Friday, July 29, 2005

To be, or not to be

Intoxicated. That is the question. Whether 'tis nobler to face a lonely existence with sobriety or to seek a momentary refuge in the arms of temptation.

To sleep perchance to dream ...

To escape ...

To forget ...

To the end....................

Thursday, July 28, 2005

Dear Mr. Fantasy

I'm finding it increasingly more difficult to be grateful for what I have. Instead, I yearn for what I lack, as I wallow in pity and obsessively ruminate within the confines of my suffocating cocoon.

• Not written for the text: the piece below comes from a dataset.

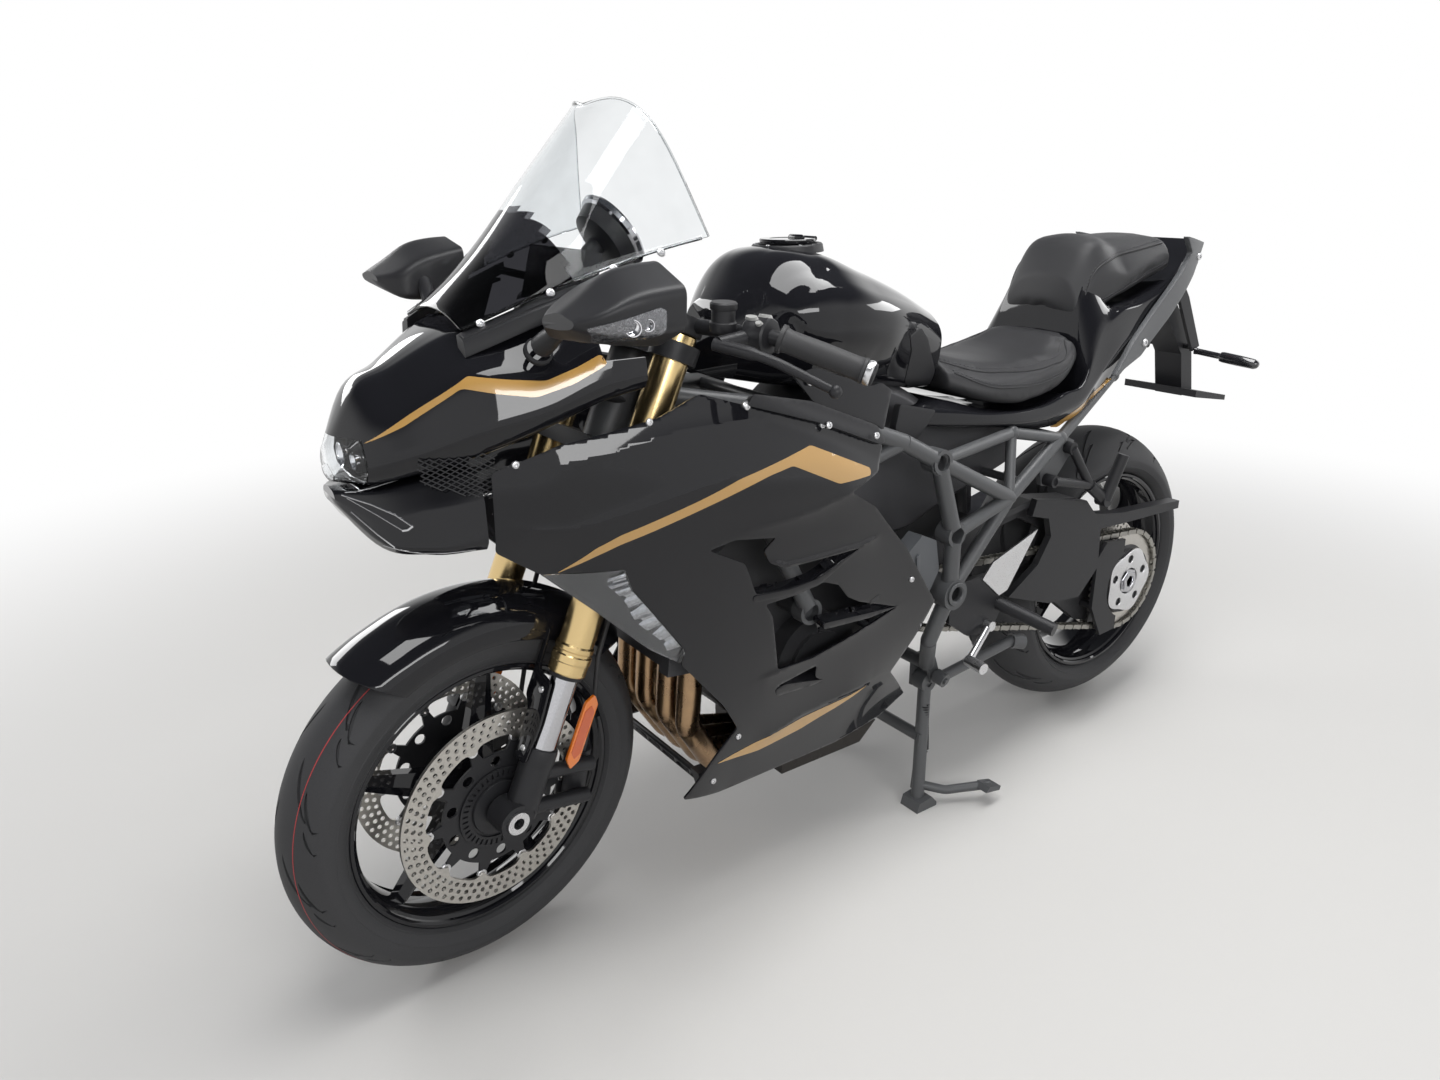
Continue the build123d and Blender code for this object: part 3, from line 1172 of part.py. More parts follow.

An intelligent being blessed with the powers of common sense and reason might confront life's many challenges through realistic pragmatism. I, however, have chosen to remain complacent, isolated from reality and foolishly seeking asylum in escapist fantasies.

Sunday, July 24, 2005

Solitude

"When they are alone they want to be with others, and when they are with others they want to be alone. After all, human beings are like that."

Nice to know I'm human...

Lie To Me

Come on and lay with me
Come on and lie to me
Tell me you love me
Say I'm the only one ...

So lie to me
But do it with sincerity
Make me listen
Just for a minute
Make me think
There's some truth in it

-Depeche Mode (Martin Lee Gore)

Thursday, July 21, 2005

I Wanna Be Adored

I don't have to sell my soul
he's already in me
I don't need to sell my soul
he's already in me

I wanna be adored
I wanna be adored...

You adore me
You adore me
You adore me

-Stone Roses (John Squire/Ian Brown )

Friday, July 15, 2005

Patience is a virtue

Solitude, whether perceived in a drunken stupor, or real leaves a lot to be desired. That ephemeral glance from afar into the "idealized" life doesn't help matters much either. Voyeuristic knowledge can be cataclysmic, but sometimes obsession requires knowledge. Is it better to be depressed by bad news, than to have no news at all? Is it better to be in control and all alone or give up control and have company? Either way I lose. I despise "happy" people, but is it really hate

... or just envy?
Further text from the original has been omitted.